═════ DATA

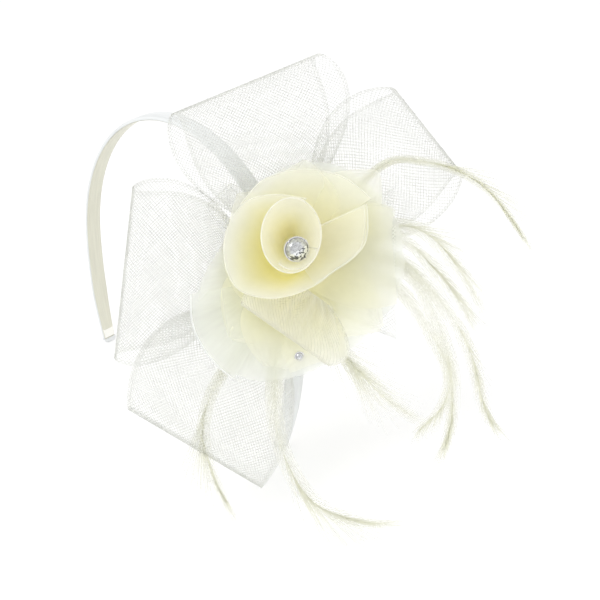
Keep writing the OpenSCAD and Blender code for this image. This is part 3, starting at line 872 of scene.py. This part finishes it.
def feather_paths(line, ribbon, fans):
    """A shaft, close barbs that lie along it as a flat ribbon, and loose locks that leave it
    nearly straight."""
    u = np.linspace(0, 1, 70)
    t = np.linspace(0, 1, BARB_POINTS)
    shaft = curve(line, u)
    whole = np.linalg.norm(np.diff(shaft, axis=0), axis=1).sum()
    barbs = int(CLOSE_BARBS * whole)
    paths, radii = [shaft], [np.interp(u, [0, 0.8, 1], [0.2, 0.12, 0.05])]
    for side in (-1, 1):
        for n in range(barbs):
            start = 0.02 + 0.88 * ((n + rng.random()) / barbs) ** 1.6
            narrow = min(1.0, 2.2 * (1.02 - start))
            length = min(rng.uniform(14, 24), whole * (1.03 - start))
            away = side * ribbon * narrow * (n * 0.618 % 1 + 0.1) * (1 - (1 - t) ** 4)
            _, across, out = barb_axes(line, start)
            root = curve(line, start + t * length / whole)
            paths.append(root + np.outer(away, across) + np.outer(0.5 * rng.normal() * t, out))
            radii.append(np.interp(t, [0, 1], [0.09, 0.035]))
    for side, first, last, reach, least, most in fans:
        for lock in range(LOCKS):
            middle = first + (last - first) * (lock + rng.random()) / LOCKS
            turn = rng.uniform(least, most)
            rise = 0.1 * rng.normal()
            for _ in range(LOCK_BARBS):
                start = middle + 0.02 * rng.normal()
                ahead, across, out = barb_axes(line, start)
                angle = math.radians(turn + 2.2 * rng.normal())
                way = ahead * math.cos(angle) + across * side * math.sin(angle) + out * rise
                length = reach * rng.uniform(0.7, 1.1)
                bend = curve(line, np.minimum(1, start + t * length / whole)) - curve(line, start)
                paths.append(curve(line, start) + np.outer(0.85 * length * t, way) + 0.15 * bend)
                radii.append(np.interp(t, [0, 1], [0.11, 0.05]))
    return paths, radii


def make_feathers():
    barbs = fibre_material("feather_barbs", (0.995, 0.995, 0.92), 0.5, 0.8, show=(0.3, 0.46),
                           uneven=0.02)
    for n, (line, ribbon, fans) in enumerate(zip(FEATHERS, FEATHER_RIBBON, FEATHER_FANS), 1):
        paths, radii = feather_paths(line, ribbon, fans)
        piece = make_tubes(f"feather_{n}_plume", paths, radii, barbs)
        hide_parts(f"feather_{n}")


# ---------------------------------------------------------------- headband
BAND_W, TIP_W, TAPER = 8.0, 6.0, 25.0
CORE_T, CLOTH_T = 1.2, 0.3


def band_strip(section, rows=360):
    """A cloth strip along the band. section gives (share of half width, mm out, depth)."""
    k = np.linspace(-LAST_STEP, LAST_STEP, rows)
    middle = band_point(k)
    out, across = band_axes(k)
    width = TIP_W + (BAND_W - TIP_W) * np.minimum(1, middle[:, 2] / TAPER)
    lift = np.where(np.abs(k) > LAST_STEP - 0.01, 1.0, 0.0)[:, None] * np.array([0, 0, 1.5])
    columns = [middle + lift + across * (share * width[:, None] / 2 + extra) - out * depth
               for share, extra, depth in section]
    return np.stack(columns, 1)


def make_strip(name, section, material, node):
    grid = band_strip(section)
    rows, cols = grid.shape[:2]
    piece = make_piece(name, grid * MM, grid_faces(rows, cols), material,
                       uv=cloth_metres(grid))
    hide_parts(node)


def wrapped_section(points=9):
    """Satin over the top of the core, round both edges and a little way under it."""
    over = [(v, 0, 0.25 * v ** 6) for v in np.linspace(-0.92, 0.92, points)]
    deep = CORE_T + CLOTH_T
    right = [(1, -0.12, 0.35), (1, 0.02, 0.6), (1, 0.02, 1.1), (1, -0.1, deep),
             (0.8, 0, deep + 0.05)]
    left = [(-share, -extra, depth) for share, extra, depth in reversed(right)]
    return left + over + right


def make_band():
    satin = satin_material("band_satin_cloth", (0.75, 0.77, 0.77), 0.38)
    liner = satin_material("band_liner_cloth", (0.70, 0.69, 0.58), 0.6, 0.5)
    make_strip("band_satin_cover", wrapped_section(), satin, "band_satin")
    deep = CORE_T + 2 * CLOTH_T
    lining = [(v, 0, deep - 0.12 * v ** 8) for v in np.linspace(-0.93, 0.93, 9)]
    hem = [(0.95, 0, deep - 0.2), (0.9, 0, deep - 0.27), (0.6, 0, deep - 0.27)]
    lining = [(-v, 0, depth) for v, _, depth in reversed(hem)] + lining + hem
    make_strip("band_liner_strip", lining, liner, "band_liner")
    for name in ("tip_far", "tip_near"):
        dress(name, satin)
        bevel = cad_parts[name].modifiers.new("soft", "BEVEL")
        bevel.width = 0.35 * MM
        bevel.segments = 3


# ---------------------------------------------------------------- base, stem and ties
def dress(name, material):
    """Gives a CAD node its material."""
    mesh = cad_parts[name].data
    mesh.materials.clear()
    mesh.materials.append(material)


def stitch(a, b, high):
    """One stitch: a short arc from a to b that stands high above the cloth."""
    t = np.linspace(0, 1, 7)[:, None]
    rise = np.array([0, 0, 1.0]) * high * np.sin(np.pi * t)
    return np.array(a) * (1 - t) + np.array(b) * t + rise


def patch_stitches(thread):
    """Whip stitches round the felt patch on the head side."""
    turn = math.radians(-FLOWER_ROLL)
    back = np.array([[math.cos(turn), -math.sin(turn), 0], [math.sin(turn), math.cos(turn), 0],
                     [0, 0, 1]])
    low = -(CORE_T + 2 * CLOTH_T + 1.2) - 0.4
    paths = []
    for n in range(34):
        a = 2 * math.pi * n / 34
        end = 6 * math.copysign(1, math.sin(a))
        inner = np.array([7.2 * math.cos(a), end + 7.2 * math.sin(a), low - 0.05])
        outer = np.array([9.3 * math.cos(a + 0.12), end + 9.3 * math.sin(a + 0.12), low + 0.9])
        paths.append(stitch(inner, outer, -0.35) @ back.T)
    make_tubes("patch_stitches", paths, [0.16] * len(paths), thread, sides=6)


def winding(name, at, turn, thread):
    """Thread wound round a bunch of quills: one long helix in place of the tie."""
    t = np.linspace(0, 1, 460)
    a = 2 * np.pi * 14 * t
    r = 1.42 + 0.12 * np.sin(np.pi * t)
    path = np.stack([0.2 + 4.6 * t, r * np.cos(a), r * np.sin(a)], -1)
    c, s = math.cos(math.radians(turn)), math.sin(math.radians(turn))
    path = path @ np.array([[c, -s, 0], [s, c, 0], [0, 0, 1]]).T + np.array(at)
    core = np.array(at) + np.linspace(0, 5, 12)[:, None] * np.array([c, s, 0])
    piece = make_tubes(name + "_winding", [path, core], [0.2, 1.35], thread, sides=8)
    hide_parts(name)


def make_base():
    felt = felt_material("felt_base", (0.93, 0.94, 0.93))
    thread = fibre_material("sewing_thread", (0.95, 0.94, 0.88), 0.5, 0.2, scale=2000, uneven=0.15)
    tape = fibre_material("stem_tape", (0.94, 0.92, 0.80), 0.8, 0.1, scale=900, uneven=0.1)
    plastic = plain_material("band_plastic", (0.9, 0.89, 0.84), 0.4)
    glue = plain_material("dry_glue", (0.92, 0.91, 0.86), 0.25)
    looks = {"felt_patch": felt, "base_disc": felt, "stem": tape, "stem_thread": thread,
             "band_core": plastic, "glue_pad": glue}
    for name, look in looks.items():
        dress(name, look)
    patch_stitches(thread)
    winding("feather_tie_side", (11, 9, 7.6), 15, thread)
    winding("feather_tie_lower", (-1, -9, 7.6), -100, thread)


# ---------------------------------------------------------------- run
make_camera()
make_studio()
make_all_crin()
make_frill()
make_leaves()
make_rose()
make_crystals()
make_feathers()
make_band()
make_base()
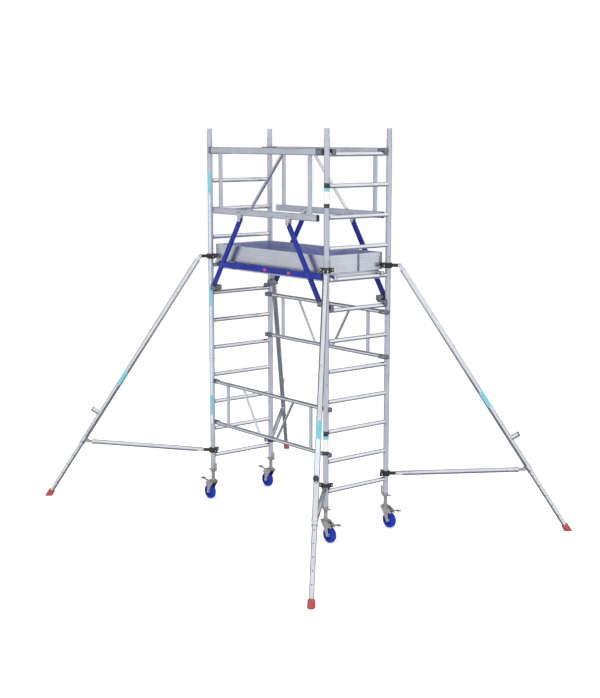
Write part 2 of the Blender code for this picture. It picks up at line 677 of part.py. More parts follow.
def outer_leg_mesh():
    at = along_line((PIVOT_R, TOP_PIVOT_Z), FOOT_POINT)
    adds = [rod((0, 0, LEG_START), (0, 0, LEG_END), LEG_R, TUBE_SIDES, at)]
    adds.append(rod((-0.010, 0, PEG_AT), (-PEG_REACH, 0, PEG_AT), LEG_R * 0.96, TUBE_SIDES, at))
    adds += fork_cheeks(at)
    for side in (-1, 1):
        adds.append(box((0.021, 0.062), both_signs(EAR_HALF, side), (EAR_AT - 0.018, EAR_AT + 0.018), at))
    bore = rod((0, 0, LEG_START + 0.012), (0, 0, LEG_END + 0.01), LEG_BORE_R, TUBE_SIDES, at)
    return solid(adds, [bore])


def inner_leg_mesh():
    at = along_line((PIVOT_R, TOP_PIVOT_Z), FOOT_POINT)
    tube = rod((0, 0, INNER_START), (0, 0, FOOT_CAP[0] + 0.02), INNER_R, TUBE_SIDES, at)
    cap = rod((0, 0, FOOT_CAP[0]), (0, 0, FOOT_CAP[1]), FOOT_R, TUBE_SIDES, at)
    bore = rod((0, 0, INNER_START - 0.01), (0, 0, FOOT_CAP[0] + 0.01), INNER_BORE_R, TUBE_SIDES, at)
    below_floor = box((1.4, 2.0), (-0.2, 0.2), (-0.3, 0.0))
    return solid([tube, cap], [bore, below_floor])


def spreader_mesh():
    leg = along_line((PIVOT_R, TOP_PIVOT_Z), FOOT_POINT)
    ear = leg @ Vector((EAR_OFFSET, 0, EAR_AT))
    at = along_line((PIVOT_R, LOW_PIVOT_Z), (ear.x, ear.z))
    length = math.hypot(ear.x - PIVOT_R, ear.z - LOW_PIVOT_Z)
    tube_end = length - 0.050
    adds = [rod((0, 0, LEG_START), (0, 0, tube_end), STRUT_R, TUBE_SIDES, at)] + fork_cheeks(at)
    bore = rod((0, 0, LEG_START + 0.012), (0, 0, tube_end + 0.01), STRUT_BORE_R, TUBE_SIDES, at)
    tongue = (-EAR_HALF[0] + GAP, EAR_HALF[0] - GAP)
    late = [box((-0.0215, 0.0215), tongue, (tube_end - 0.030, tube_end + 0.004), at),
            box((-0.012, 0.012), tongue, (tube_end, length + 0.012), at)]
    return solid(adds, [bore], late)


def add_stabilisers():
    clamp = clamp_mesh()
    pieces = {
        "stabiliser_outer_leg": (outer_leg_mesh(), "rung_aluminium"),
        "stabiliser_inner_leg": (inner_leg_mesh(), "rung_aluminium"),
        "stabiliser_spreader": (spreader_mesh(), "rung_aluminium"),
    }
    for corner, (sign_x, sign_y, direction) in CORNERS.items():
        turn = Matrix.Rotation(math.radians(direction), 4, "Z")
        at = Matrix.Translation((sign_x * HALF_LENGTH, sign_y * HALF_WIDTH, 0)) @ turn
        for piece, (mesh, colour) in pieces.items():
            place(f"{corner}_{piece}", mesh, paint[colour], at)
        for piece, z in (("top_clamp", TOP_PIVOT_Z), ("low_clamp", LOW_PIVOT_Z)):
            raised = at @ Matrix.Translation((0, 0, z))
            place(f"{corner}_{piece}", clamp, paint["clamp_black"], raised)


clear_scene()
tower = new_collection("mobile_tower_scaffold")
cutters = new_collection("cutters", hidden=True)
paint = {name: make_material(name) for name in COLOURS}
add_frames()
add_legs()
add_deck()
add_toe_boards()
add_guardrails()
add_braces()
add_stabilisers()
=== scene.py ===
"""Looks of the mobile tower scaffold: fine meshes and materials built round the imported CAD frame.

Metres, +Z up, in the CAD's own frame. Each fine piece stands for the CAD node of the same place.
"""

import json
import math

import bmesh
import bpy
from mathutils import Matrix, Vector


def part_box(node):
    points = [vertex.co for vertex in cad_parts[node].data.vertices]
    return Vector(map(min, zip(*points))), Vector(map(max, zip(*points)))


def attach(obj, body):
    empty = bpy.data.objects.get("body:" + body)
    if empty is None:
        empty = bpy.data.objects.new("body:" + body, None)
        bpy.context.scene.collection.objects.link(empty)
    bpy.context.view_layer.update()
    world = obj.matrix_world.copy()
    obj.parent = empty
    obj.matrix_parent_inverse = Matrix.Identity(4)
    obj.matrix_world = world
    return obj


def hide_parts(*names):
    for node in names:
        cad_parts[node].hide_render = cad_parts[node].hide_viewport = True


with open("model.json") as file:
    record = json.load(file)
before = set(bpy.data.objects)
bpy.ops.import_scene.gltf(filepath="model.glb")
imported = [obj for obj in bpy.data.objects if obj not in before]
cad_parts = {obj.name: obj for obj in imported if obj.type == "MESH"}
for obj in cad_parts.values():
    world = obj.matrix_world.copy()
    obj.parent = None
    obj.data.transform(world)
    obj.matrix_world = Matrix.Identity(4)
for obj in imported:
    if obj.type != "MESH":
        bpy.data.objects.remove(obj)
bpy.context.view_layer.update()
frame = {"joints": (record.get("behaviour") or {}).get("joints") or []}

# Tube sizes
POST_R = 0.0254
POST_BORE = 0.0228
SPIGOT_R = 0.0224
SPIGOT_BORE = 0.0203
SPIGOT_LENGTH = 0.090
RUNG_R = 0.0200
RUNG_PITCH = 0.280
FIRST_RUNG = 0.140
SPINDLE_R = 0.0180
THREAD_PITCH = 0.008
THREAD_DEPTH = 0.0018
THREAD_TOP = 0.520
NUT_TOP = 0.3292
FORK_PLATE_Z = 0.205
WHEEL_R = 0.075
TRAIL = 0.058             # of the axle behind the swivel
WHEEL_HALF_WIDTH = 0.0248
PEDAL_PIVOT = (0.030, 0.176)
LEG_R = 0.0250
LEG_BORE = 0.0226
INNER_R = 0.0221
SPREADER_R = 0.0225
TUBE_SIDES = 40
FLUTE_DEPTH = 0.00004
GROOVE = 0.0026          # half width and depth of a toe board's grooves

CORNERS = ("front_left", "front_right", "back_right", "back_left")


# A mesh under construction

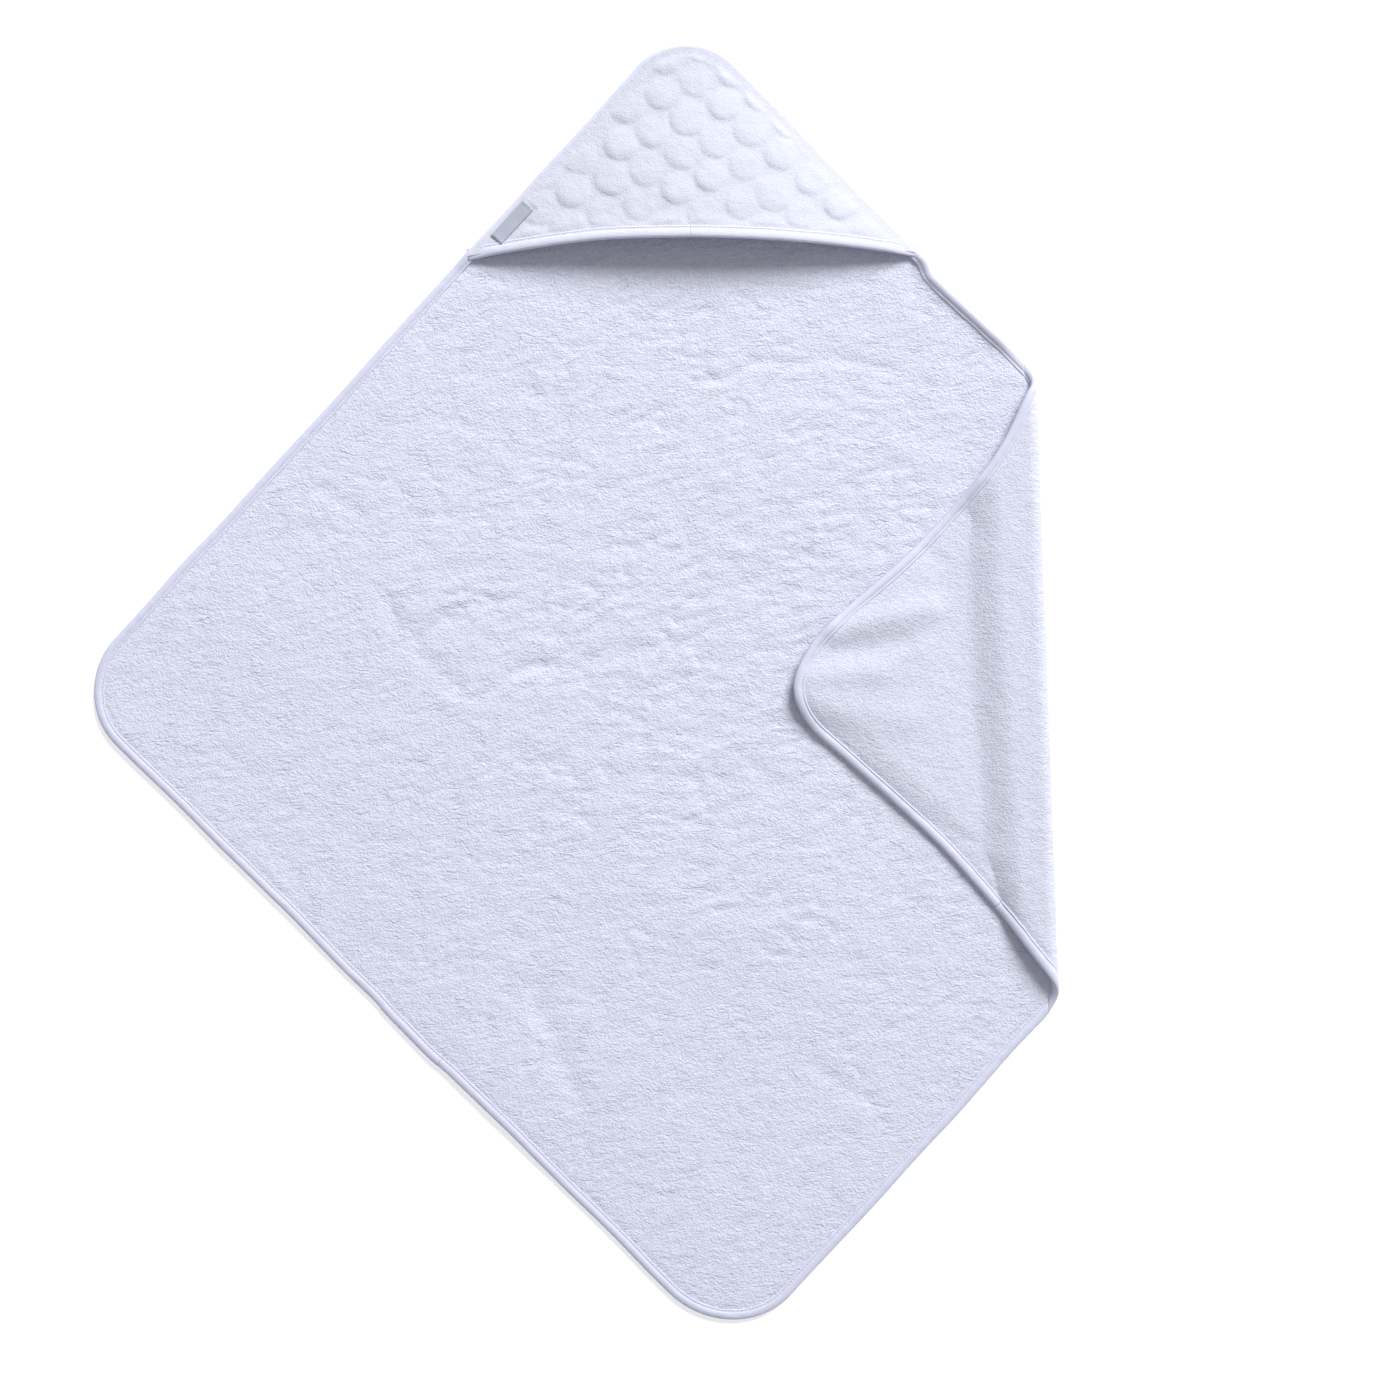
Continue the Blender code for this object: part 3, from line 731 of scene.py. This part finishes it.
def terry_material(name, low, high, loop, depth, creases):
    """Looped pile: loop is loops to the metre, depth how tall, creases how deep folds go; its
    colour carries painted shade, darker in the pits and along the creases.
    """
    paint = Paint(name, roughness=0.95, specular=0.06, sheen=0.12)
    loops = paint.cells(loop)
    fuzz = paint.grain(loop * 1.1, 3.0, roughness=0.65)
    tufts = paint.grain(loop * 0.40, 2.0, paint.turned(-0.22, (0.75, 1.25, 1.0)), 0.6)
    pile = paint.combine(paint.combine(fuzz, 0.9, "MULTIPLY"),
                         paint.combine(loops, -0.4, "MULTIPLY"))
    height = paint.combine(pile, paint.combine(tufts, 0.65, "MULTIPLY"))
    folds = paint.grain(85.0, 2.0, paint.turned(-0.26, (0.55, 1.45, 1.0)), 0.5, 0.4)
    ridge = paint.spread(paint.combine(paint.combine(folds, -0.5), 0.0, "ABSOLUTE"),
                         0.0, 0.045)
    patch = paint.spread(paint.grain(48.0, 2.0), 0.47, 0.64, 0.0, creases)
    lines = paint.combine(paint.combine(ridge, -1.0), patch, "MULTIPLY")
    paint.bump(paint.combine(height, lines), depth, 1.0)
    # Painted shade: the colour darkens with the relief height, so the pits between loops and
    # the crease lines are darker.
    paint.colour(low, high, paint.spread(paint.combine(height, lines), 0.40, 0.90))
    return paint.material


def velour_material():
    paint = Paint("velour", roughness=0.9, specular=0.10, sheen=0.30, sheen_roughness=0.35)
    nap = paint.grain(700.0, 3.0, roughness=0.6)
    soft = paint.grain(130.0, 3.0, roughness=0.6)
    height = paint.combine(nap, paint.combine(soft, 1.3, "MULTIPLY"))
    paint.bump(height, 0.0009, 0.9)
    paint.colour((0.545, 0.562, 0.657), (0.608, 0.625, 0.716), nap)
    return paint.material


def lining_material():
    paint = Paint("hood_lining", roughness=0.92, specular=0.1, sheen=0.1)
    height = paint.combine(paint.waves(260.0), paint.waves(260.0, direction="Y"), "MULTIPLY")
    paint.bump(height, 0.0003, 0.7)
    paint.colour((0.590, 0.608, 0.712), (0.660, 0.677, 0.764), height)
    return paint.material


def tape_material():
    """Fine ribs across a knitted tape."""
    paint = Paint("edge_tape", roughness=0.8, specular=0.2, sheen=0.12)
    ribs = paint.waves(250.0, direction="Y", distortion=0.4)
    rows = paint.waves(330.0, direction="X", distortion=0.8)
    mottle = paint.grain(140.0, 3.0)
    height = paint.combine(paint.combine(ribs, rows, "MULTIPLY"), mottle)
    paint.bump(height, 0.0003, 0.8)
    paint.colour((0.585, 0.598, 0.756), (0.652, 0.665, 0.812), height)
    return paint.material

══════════

■ SET TASK ■
Retype only this portion of the data above: the line containing "clear_scene()", the line containing "for node in", and all lines between them, exactly.

■ ANSWER FOR THE TASK ■
clear_scene()
tower = new_collection("mobile_tower_scaffold")
cutters = new_collection("cutters", hidden=True)
paint = {name: make_material(name) for name in COLOURS}
add_frames()
add_legs()
add_deck()
add_toe_boards()
add_guardrails()
add_braces()
add_stabilisers()
=== scene.py ===
"""Looks of the mobile tower scaffold: fine meshes and materials built round the imported CAD frame.

Metres, +Z up, in the CAD's own frame. Each fine piece stands for the CAD node of the same place.
"""

import json
import math

import bmesh
import bpy
from mathutils import Matrix, Vector


def part_box(node):
    points = [vertex.co for vertex in cad_parts[node].data.vertices]
    return Vector(map(min, zip(*points))), Vector(map(max, zip(*points)))


def attach(obj, body):
    empty = bpy.data.objects.get("body:" + body)
    if empty is None:
        empty = bpy.data.objects.new("body:" + body, None)
        bpy.context.scene.collection.objects.link(empty)
    bpy.context.view_layer.update()
    world = obj.matrix_world.copy()
    obj.parent = empty
    obj.matrix_parent_inverse = Matrix.Identity(4)
    obj.matrix_world = world
    return obj


def hide_parts(*names):
    for node in names:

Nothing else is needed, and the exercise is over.